La ministre du cabinet soutenant le Brexit a souligné qu’il était temps pour le Royaume-Uni de former davantage de travailleurs nationaux afin de réduire la dépendance envers les travailleurs étrangers. Elle a affirmé que dire que la migration de masse et rapide était insoutenable en termes de fourniture de logements, de services publics et de relations communautaires n’était pas xénophobe. « Bien que la migration illégale soit notre priorité compte tenu des défis auxquels nous sommes confrontés dans la Manche, nous ne devons pas perdre de vue l’importance de contrôler également l’immigration légale », a déclaré Suella Braverman.

La secrétaire d’Etat, dont les parents sont d’origine indienne, a mentionné leur arrivée au Royaume-Uni par le biais d’une migration légale et contrôlée pour souligner que les personnes issues de minorités ethniques avaient le droit de faire de tels arguments. « Ils parlaient la langue. Ils se sont impliqués dans la communauté, ont adopté les valeurs britanniques. Lorsqu’ils sont arrivés, ils se sont engagés à faire partie de notre projet commun car le Royaume-Uni avait une signification distincte. L’intégration faisait partie de l’équilibre », a poursuivi la ministre britannique de l’Intérieur, lors de la Conférence sur le national-conservatisme à Londres, organisée par un groupe de réflexion américain de droite. Elle a précisé que l’engagement de ses parents à faire partie du projet commun britannique « ne signifiait pas effacer leur héritage, mais adopter une identité britannique ».

 

Bien que la migration illégale soit notre priorité compte tenu des défis auxquels nous sommes confrontés dans la Manche, nous ne devons pas perdre de vue l’importance de contrôler également l’immigration légale

Partisane du Brexit

Suella Braverman a déclaré que son vote en faveur du Brexit était motivé par sa volonté de contrôler l’immigration et de contribuer aux décisions qui fonctionnent pour le pays. « Les travailleurs hautement qualifiés soutiennent la croissance économique.

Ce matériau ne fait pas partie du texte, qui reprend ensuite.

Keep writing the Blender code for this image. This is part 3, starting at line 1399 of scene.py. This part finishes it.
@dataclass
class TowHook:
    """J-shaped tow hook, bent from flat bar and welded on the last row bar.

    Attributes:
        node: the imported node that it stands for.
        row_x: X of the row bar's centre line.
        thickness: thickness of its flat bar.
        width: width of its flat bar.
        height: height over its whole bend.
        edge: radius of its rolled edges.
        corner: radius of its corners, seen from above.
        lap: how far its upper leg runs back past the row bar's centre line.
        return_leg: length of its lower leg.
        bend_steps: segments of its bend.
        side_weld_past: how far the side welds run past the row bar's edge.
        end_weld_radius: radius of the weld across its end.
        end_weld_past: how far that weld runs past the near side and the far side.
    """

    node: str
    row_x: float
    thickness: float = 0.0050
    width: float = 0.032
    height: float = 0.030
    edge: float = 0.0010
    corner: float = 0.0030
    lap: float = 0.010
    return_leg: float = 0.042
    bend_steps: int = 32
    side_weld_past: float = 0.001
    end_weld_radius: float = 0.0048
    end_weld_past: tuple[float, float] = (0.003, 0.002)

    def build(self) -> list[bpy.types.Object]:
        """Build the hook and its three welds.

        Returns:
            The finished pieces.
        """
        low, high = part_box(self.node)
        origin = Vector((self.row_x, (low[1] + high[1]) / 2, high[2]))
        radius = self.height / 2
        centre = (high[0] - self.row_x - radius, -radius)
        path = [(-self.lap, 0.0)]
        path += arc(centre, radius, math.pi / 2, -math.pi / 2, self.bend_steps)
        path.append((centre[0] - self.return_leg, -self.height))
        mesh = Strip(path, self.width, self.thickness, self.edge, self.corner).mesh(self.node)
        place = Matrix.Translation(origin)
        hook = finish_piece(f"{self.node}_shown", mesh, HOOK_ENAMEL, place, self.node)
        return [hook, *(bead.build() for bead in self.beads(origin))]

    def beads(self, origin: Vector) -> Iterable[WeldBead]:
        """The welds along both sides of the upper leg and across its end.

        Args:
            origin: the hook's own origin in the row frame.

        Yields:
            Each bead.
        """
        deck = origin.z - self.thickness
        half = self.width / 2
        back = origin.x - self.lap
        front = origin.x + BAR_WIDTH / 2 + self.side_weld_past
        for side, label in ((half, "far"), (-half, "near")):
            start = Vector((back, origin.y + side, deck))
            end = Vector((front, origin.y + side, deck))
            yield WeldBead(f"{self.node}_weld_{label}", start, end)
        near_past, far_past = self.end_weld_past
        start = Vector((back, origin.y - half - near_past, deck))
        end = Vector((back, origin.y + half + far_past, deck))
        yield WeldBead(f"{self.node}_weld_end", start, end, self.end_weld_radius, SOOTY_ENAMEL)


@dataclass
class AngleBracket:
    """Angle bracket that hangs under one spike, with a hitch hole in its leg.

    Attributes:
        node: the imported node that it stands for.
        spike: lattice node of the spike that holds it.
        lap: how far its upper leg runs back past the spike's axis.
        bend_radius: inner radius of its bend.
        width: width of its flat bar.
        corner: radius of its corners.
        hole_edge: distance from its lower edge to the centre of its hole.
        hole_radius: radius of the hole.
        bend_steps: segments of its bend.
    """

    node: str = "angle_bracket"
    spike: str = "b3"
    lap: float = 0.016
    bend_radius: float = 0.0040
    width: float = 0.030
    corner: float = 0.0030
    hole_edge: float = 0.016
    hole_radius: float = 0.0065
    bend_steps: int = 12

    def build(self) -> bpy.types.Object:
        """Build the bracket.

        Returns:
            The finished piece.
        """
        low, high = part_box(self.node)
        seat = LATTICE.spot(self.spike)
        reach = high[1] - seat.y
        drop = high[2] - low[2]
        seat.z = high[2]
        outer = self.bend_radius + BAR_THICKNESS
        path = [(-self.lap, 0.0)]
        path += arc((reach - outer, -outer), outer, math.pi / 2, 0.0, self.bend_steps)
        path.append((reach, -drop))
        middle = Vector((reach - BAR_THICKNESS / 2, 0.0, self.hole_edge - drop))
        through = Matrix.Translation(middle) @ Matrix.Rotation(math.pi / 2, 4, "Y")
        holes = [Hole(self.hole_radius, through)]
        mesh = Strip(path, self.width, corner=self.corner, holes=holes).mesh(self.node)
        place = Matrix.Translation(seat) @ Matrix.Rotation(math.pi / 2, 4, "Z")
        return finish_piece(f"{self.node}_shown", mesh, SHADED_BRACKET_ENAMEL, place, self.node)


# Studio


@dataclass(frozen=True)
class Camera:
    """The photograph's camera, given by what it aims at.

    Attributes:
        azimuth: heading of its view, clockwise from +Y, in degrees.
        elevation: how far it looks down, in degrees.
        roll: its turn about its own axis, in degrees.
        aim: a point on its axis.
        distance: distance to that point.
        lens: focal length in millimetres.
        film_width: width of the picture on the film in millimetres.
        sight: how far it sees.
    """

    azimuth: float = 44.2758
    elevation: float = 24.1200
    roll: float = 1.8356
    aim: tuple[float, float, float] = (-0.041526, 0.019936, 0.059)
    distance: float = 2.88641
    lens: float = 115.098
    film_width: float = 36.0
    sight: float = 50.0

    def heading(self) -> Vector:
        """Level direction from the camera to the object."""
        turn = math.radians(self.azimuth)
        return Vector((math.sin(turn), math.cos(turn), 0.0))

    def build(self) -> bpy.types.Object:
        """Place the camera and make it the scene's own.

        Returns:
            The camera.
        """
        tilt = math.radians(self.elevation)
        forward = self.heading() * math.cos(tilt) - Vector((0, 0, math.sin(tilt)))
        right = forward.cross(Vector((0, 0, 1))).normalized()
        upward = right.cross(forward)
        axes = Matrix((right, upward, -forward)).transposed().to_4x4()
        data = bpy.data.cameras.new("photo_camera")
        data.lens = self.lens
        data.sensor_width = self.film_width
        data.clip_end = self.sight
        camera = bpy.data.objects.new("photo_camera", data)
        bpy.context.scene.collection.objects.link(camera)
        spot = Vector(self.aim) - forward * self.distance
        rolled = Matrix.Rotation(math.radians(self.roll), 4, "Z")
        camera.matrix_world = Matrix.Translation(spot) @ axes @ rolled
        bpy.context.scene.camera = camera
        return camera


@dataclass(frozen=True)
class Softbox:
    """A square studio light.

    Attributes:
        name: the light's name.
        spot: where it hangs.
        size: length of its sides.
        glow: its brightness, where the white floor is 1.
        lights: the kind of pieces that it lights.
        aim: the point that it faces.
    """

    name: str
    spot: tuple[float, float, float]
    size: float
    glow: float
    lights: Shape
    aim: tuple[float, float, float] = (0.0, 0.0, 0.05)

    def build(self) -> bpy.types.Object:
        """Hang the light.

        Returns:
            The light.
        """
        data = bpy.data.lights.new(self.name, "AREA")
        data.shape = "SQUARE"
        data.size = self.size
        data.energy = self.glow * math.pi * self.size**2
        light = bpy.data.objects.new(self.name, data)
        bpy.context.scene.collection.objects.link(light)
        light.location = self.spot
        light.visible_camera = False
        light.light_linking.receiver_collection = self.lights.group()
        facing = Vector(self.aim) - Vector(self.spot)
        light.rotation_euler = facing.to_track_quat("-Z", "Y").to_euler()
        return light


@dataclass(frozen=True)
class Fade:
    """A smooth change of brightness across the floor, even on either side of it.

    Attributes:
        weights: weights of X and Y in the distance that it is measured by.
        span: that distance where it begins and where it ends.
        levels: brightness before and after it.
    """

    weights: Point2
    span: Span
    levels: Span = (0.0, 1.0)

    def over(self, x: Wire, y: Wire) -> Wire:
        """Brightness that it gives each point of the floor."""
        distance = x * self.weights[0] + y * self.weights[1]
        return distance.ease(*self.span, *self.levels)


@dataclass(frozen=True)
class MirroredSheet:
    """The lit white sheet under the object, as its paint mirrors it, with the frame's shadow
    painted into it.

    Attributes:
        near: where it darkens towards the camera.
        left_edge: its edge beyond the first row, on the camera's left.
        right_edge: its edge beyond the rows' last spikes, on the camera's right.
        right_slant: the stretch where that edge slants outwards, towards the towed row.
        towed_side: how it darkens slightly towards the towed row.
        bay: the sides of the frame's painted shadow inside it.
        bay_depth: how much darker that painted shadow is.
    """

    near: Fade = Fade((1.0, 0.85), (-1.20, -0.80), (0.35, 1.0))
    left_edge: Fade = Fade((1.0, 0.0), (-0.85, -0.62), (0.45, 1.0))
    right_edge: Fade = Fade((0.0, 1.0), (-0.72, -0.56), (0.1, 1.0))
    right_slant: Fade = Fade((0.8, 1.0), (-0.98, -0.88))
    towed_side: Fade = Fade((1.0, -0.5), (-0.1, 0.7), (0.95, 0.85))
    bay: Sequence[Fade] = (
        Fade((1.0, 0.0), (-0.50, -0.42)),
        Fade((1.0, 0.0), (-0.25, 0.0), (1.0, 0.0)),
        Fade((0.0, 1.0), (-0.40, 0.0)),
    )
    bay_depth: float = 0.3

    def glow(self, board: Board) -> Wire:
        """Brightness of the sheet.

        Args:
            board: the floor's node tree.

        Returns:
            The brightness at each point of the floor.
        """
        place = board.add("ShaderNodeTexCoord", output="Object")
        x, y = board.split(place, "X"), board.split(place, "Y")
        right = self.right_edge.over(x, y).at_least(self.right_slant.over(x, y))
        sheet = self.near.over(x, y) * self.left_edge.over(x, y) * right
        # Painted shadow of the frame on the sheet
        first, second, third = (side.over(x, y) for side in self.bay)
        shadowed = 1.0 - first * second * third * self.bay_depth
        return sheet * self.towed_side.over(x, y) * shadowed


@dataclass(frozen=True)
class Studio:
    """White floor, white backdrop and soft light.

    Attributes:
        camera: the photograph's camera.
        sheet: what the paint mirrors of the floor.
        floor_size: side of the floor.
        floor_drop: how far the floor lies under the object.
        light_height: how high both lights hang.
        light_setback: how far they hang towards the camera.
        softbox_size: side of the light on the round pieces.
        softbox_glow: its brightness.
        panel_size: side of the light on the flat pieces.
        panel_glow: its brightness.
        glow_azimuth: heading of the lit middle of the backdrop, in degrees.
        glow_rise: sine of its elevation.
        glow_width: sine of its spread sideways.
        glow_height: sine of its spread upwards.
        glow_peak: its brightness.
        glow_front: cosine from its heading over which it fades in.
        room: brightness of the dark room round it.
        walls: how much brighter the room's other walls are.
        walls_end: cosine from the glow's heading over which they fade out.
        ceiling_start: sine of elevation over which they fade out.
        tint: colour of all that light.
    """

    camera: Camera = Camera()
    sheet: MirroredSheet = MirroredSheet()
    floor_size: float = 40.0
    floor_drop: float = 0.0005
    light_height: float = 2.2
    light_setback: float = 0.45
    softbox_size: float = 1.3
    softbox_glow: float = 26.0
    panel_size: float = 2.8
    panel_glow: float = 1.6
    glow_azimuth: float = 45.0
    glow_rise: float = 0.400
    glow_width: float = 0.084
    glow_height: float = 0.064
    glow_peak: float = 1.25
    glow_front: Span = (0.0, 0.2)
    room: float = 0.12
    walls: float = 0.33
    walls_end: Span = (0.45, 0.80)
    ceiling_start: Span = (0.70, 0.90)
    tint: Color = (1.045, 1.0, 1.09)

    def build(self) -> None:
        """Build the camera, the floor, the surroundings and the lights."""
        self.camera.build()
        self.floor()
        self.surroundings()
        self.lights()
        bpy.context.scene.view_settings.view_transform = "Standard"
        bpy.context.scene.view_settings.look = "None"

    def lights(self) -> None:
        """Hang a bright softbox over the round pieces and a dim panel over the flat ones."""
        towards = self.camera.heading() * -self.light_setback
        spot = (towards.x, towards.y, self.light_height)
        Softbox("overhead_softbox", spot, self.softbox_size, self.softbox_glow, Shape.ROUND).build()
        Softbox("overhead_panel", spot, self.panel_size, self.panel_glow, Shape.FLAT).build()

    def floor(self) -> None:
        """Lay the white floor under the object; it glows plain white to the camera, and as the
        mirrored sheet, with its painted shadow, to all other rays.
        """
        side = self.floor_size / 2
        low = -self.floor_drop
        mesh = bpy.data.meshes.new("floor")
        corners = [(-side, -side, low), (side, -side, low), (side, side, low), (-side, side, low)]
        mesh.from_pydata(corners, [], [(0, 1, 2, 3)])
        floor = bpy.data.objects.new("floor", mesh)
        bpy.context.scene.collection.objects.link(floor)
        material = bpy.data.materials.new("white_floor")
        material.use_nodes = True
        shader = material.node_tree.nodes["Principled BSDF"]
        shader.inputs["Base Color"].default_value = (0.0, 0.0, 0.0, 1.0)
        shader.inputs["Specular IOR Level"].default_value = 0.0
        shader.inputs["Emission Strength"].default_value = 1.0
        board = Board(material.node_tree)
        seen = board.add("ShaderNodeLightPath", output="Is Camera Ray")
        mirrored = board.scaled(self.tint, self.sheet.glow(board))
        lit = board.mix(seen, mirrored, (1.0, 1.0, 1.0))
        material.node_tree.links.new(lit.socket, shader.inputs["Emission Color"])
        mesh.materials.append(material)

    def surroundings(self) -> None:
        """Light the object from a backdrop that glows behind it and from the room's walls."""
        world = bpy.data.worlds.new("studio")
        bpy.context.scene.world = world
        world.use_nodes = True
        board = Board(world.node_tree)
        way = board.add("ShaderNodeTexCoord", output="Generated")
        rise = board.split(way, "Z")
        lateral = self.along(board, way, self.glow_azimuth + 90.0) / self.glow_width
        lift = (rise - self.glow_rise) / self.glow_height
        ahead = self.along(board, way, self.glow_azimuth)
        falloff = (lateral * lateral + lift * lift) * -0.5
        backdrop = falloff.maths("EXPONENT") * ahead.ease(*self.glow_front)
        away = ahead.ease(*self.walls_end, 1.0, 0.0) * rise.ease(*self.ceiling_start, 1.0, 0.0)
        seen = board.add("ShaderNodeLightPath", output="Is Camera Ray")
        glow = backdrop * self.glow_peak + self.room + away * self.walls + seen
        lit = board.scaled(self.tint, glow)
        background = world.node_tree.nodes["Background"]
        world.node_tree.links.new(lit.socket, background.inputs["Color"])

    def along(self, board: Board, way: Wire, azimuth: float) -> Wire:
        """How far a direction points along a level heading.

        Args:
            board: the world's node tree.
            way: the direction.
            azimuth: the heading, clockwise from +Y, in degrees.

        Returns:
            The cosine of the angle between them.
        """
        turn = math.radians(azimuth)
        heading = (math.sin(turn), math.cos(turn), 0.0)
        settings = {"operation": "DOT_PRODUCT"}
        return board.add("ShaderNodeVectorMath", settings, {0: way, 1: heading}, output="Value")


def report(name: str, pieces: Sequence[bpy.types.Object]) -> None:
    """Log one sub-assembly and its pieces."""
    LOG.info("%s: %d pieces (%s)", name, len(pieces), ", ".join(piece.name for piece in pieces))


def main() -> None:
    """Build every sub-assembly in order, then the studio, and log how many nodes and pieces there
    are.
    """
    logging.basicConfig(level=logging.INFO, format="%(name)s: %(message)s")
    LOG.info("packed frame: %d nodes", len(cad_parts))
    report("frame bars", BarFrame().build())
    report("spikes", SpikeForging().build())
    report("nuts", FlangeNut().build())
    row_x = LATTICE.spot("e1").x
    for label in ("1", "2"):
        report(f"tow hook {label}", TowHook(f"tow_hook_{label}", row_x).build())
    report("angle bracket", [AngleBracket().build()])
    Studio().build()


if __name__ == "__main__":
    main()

Et là où le marché du travail connaît des pénuries aiguës ou structurelles, comme c’est le cas pour le NHS (système de santé britannique, ndlr), il est bien sûr juste que nous ayons un système d’immigration suffisamment flexible pour combler ces manques. Mais nous devons réduire le nombre total d’immigrants », dit-elle.

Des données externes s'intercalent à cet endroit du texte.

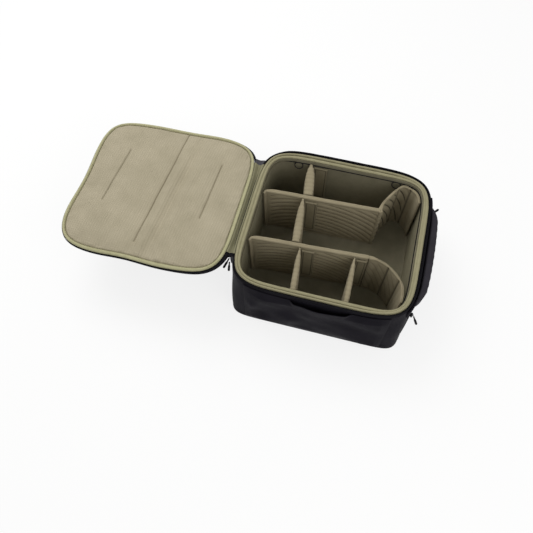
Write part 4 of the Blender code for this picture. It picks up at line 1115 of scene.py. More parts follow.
# Handle nylon: the tub's cloth drawn tight over foam cord, so its weave shows less; painted lighter than the
# same nylon on the walls, as a lit copy of it
lit_handle_nylon = cloth(
    "ribbed_handle_nylon_painted_lit",
    "#28262B",
    "#39373C",
    0.02,
    0.0012,
    0.00018,
    0.6,
    0.5,
    0.006,
    "#8C8496",
    gloss=0.02
)
dress(handle, lit_handle_nylon, "tub", "black_nylon", "grab_handle")
for side, patch_start, patch_end in (("far", 0.0833, 0.1030), ("near", -0.0973, -0.1170)):
    ys = np.linspace(patch_start, patch_end, 24)[:, None]
    place = np.linspace(0, 1, 20)[None, :]
    z = handle_low + (handle_high - handle_low) * place
    border = np.minimum(
        np.minimum(place, 1 - place) * 0.024, np.minimum(np.abs(ys - patch_start), np.abs(patch_end - ys))
    )
    swell = 0.0008 + 0.0005 * np.clip(border / 0.0022, 0, 1) ** 0.5
    foot = wall_face(ys, np.full_like(ys, handle_low), 0.0)[..., 0] + 0.0018
    top = np.stack(np.broadcast_arrays(foot + swell, ys, z), axis=-1)
    under = np.stack(np.broadcast_arrays(foot - 0.0032, ys, z[:, ::-1]), axis=-1)
    patch = sewn(
        f"handle_patch_{side}", np.concatenate([top, under], axis=1), wrap_columns=True, ends="ladder"
    )
    dress(patch, hem_cloth, "tub", "hem_nylon", f"handle_end_{side}")

# Lid: a foam pad under ribbed beige cloth, bound round with olive piping, in a thin shell
# of black nylon. It lies open on its back and droops a little to the left.
lid_origin = np.array([-0.1557, 0.0, 0.1428])
lid_droop = math.radians(1.5)
lid_half_x, lid_half_y, lid_corner = 0.1500, 0.1395, 0.0550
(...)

Son discours est perçu par de nombreux observateurs comme une pression exercée sur le Premier ministre britannique, Rishi Sunak, afin qu’il se concentre sur la réduction des chiffres élevés de l’immigration nette, qui dépassent les 500.000 personnes par an depuis le Brexit. La promesse de Rishi Sunak de « stopper les bateaux » pour réduire la migration illégale est l’une de ses principales priorités avant les élections générales.

Critique de la politique d’identité et de multiculturalisme

La préservation du mode de vie britannique à travers l’intégration semble pour elle être une priorité. En effet, la secrétaire d’État à l’Intérieur a vivement critiqué la tendance à favoriser le multiculturalisme dans un discours vu comme une tentative de se positionner pour l’avenir à la tête du Parti conservateur. Suella Braverman a affirmé que les immigrants devaient apprendre l’anglais et « comprendre les normes sociales britanniques ». Elle a déclaré que l’immigration devait aller de pair avec une politique ferme sur l’intégration afin de préserver le mode de vie britannique.

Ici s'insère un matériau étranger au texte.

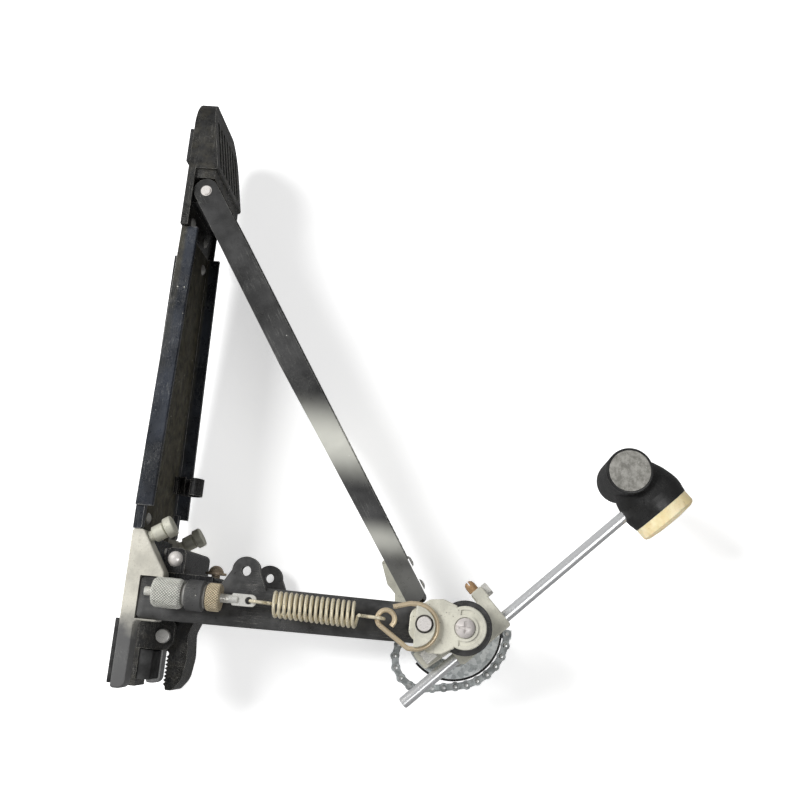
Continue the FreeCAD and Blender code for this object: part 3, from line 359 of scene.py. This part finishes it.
def base_paint():
    """The base's blue-black coat, with brown dust lying on the channel's floor."""
    s = Surface("base_paint")
    broad = s.noise(30.0, 3.0, 0.6)
    s.colour = s.mix(s.band(broad, 0.35, 0.65), (0.010, 0.012, 0.016), (0.030, 0.035, 0.046))
    s.rough = s.band(s.noise(4.0, 4.0), 0.3, 0.7, 0.24, 0.36)
    s.metal = 0.0
    s.raise_by(0.03, s.noise(1.0, 2.0))
    low_down = s.band(s.axis("Z"), *CHANNEL_FLOOR)
    between_walls = s.band(s.math("ABSOLUTE", s.axis("Y")), *CHANNEL_SIDE)
    inside = s.math("MULTIPLY", low_down, between_walls)
    brown = s.mix(s.blotches(6.0, 0.3, 0.7), (0.014, 0.012, 0.007), (0.070, 0.062, 0.036))
    s.paint(inside, brown, 0.8, 0.0)
    s.raise_by(0.05, s.math("MULTIPLY", inside, s.noise(1.4, 3.0)))
    lines = s.math("MAXIMUM", s.scratches(ALONG_X, 30.0, 0.6, 1.0),
                   s.scratches((0, 20, 40), 12.0, 0.4, 0.7))
    s.raise_by(-0.03, lines)
    s.paint(lines, (0.62, 0.62, 0.6), 0.35, 0.6, strength=0.5)
    s.paint(s.spots(4.0, 0.5, 0.14), (0.72, 0.70, 0.62), 0.7, 0.0, strength=0.85)
    uneven = s.band(s.noise(16.0, 3.0, 0.7), 0.36, 0.5, 0.2, 0.95)
    s.paint(s.edges(0.7, 0.02, 0.16), (0.78, 0.77, 0.74), 0.32, 0.8, strength=uneven)
    return s.done()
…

Lors de la Conférence sur le national-conservatisme à Londres, elle a abordé des questions telles que la migration, la race et le genre. Suella Braverman a affirmé qu’une campagne croissante cherchait à imposer une « politique d’identité » au reste du pays, ce qui menaçait également la cohésion sociale ainsi que la tradition libérale et tolérante de la Grande-Bretagne. Pour elle, « il s’agit d’une politique de ressentiment et de division, qui est illibérale. Elle définit les individus en fonction de leurs caractéristiques externes plutôt que du contenu de leur caractère ou de leurs capacités naturelles ».

La politique d’identité définit les individus en fonction de leurs caractéristiques externes plutôt que du contenu de leur caractère ou de leurs capacités naturelles.

Le projet de loi sur l’immigration illégale du gouvernement, qui vise à assurer que les personnes arrivant au Royaume-Uni sans autorisation seront détenues et rapidement renvoyées dans leur pays d’origine ou dans un pays tiers comme le Rwanda, est actuellement examiné au Parlement malgré les critiques suscitées par certaines de ses dispositions controversées. Récemment le chef spirituel de l’Église anglicane, l’archevêque de Canterbury Justin Welby, a vivement critiqué le projet de loi sur l’immigration illégale du Gouvernement britannique, le qualifiant de « moralement inacceptable ». S’adressant à la chambre des Lords, dont il est membre, Welby a appelé le Premier ministre conservateur Rishi Sunak à reconsidérer ce projet de loi.